* **REQUIREMENT**: Copy out every record below with complete accuracy.

Entries from a dataset:
##########

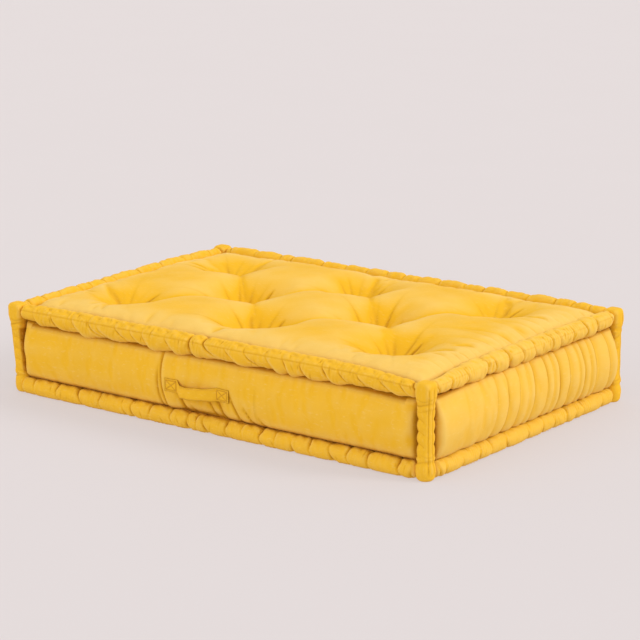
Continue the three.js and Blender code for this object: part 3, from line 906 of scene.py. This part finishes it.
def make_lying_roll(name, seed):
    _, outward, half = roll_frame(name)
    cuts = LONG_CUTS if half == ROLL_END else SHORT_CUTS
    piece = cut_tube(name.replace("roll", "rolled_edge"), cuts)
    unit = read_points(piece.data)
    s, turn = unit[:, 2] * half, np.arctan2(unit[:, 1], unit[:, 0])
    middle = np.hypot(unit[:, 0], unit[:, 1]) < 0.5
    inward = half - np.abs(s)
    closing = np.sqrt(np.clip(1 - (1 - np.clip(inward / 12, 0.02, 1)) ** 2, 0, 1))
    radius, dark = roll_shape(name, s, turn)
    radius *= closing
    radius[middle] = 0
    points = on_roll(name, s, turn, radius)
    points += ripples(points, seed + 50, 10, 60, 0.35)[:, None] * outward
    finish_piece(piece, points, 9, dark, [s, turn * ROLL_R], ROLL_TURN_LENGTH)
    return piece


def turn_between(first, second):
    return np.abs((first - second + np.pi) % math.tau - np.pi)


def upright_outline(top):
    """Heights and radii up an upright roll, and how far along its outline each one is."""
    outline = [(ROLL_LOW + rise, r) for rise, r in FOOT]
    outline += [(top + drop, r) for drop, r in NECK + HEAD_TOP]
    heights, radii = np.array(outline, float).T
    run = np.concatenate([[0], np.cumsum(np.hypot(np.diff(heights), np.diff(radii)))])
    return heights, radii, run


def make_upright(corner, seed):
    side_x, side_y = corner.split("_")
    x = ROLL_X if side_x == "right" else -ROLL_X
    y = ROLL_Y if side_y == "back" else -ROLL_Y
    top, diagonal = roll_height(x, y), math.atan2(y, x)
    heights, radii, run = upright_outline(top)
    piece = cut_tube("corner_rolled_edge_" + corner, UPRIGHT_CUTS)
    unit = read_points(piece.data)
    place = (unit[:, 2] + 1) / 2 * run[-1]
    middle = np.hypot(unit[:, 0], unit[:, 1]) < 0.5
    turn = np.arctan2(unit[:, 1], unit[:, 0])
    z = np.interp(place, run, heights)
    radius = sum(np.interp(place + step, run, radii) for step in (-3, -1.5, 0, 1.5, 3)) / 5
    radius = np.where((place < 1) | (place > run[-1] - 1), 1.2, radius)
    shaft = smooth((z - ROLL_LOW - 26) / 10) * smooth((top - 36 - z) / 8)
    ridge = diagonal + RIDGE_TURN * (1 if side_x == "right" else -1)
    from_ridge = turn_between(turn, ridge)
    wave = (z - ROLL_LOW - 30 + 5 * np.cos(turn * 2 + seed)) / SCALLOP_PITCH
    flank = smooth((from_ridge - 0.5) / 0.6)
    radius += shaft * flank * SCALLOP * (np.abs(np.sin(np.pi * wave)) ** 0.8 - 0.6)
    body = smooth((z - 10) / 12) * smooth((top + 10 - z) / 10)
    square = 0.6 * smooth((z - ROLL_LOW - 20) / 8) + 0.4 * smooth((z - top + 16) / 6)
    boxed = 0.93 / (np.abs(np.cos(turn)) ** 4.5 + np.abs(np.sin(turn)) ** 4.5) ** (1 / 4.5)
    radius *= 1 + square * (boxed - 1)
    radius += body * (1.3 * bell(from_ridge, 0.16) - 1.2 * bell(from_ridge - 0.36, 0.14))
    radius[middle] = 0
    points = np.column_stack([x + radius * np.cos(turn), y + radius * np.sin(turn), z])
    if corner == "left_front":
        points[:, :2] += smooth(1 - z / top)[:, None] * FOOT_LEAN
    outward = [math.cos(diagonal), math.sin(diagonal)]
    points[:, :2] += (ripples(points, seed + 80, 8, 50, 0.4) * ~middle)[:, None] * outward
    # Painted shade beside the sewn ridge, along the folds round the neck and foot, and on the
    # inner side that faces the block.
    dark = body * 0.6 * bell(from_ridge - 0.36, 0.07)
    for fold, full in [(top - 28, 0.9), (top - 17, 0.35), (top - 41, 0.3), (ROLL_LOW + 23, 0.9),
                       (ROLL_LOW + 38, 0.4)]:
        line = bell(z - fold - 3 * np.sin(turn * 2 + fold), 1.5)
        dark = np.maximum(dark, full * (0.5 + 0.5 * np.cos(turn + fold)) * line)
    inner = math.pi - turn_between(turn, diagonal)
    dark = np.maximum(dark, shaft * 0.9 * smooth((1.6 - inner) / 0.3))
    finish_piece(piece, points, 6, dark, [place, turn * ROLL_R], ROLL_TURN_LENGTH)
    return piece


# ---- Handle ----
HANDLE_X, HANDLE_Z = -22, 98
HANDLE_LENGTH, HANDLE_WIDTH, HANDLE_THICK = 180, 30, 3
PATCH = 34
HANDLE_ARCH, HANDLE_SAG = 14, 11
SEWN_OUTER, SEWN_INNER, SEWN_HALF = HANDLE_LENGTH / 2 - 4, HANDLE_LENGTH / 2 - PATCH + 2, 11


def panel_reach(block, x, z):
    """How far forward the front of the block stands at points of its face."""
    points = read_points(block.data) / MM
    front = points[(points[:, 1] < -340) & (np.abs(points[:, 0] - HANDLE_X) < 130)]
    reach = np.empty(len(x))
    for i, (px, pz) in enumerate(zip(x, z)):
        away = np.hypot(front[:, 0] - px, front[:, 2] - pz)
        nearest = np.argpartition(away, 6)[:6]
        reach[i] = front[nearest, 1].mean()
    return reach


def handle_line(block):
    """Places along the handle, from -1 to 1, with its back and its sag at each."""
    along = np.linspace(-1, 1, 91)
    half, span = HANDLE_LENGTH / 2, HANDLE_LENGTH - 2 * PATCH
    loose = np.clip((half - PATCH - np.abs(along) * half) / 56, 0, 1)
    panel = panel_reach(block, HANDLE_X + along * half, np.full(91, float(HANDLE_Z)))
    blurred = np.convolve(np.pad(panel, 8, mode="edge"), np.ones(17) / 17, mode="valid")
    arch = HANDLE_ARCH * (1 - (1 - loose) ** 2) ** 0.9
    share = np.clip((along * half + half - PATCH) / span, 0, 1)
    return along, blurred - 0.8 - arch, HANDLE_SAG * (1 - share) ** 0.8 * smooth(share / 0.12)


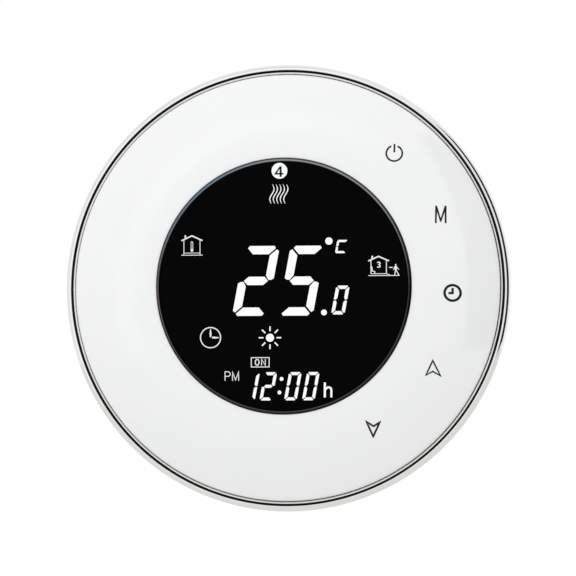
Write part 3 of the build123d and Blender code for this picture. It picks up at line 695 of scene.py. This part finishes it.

##########

* **WORKED SOLUTION**:
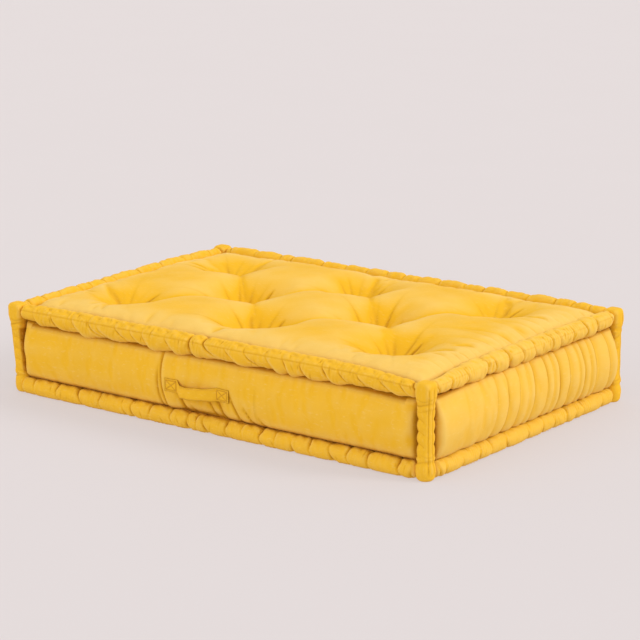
Continue the three.js and Blender code for this object: part 3, from line 906 of scene.py. This part finishes it.
def make_lying_roll(name, seed):
    _, outward, half = roll_frame(name)
    cuts = LONG_CUTS if half == ROLL_END else SHORT_CUTS
    piece = cut_tube(name.replace("roll", "rolled_edge"), cuts)
    unit = read_points(piece.data)
    s, turn = unit[:, 2] * half, np.arctan2(unit[:, 1], unit[:, 0])
    middle = np.hypot(unit[:, 0], unit[:, 1]) < 0.5
    inward = half - np.abs(s)
    closing = np.sqrt(np.clip(1 - (1 - np.clip(inward / 12, 0.02, 1)) ** 2, 0, 1))
    radius, dark = roll_shape(name, s, turn)
    radius *= closing
    radius[middle] = 0
    points = on_roll(name, s, turn, radius)
    points += ripples(points, seed + 50, 10, 60, 0.35)[:, None] * outward
    finish_piece(piece, points, 9, dark, [s, turn * ROLL_R], ROLL_TURN_LENGTH)
    return piece


def turn_between(first, second):
    return np.abs((first - second + np.pi) % math.tau - np.pi)


def upright_outline(top):
    """Heights and radii up an upright roll, and how far along its outline each one is."""
    outline = [(ROLL_LOW + rise, r) for rise, r in FOOT]
    outline += [(top + drop, r) for drop, r in NECK + HEAD_TOP]
    heights, radii = np.array(outline, float).T
    run = np.concatenate([[0], np.cumsum(np.hypot(np.diff(heights), np.diff(radii)))])
    return heights, radii, run


def make_upright(corner, seed):
    side_x, side_y = corner.split("_")
    x = ROLL_X if side_x == "right" else -ROLL_X
    y = ROLL_Y if side_y == "back" else -ROLL_Y
    top, diagonal = roll_height(x, y), math.atan2(y, x)
    heights, radii, run = upright_outline(top)
    piece = cut_tube("corner_rolled_edge_" + corner, UPRIGHT_CUTS)
    unit = read_points(piece.data)
    place = (unit[:, 2] + 1) / 2 * run[-1]
    middle = np.hypot(unit[:, 0], unit[:, 1]) < 0.5
    turn = np.arctan2(unit[:, 1], unit[:, 0])
    z = np.interp(place, run, heights)
    radius = sum(np.interp(place + step, run, radii) for step in (-3, -1.5, 0, 1.5, 3)) / 5
    radius = np.where((place < 1) | (place > run[-1] - 1), 1.2, radius)
    shaft = smooth((z - ROLL_LOW - 26) / 10) * smooth((top - 36 - z) / 8)
    ridge = diagonal + RIDGE_TURN * (1 if side_x == "right" else -1)
    from_ridge = turn_between(turn, ridge)
    wave = (z - ROLL_LOW - 30 + 5 * np.cos(turn * 2 + seed)) / SCALLOP_PITCH
    flank = smooth((from_ridge - 0.5) / 0.6)
    radius += shaft * flank * SCALLOP * (np.abs(np.sin(np.pi * wave)) ** 0.8 - 0.6)
    body = smooth((z - 10) / 12) * smooth((top + 10 - z) / 10)
    square = 0.6 * smooth((z - ROLL_LOW - 20) / 8) + 0.4 * smooth((z - top + 16) / 6)
    boxed = 0.93 / (np.abs(np.cos(turn)) ** 4.5 + np.abs(np.sin(turn)) ** 4.5) ** (1 / 4.5)
    radius *= 1 + square * (boxed - 1)
    radius += body * (1.3 * bell(from_ridge, 0.16) - 1.2 * bell(from_ridge - 0.36, 0.14))
    radius[middle] = 0
    points = np.column_stack([x + radius * np.cos(turn), y + radius * np.sin(turn), z])
    if corner == "left_front":
        points[:, :2] += smooth(1 - z / top)[:, None] * FOOT_LEAN
    outward = [math.cos(diagonal), math.sin(diagonal)]
    points[:, :2] += (ripples(points, seed + 80, 8, 50, 0.4) * ~middle)[:, None] * outward
    # Painted shade beside the sewn ridge, along the folds round the neck and foot, and on the
    # inner side that faces the block.
    dark = body * 0.6 * bell(from_ridge - 0.36, 0.07)
    for fold, full in [(top - 28, 0.9), (top - 17, 0.35), (top - 41, 0.3), (ROLL_LOW + 23, 0.9),
                       (ROLL_LOW + 38, 0.4)]:
        line = bell(z - fold - 3 * np.sin(turn * 2 + fold), 1.5)
        dark = np.maximum(dark, full * (0.5 + 0.5 * np.cos(turn + fold)) * line)
    inner = math.pi - turn_between(turn, diagonal)
    dark = np.maximum(dark, shaft * 0.9 * smooth((1.6 - inner) / 0.3))
    finish_piece(piece, points, 6, dark, [place, turn * ROLL_R], ROLL_TURN_LENGTH)
    return piece


# ---- Handle ----
HANDLE_X, HANDLE_Z = -22, 98
HANDLE_LENGTH, HANDLE_WIDTH, HANDLE_THICK = 180, 30, 3
PATCH = 34
HANDLE_ARCH, HANDLE_SAG = 14, 11
SEWN_OUTER, SEWN_INNER, SEWN_HALF = HANDLE_LENGTH / 2 - 4, HANDLE_LENGTH / 2 - PATCH + 2, 11


def panel_reach(block, x, z):
    """How far forward the front of the block stands at points of its face."""
    points = read_points(block.data) / MM
    front = points[(points[:, 1] < -340) & (np.abs(points[:, 0] - HANDLE_X) < 130)]
    reach = np.empty(len(x))
    for i, (px, pz) in enumerate(zip(x, z)):
        away = np.hypot(front[:, 0] - px, front[:, 2] - pz)
        nearest = np.argpartition(away, 6)[:6]
        reach[i] = front[nearest, 1].mean()
    return reach


def handle_line(block):
    """Places along the handle, from -1 to 1, with its back and its sag at each."""
    along = np.linspace(-1, 1, 91)
    half, span = HANDLE_LENGTH / 2, HANDLE_LENGTH - 2 * PATCH
    loose = np.clip((half - PATCH - np.abs(along) * half) / 56, 0, 1)
    panel = panel_reach(block, HANDLE_X + along * half, np.full(91, float(HANDLE_Z)))
    blurred = np.convolve(np.pad(panel, 8, mode="edge"), np.ones(17) / 17, mode="valid")
    arch = HANDLE_ARCH * (1 - (1 - loose) ** 2) ** 0.9
    share = np.clip((along * half + half - PATCH) / span, 0, 1)
    return along, blurred - 0.8 - arch, HANDLE_SAG * (1 - share) ** 0.8 * smooth(share / 0.12)


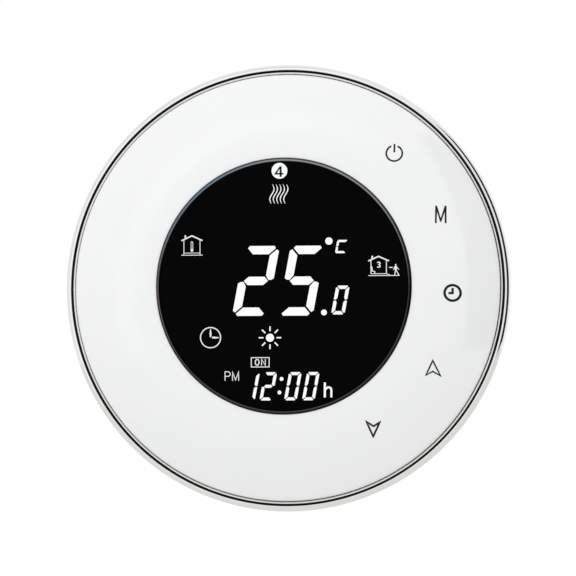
Write part 3 of the build123d and Blender code for this picture. It picks up at line 695 of scene.py. This part finishes it.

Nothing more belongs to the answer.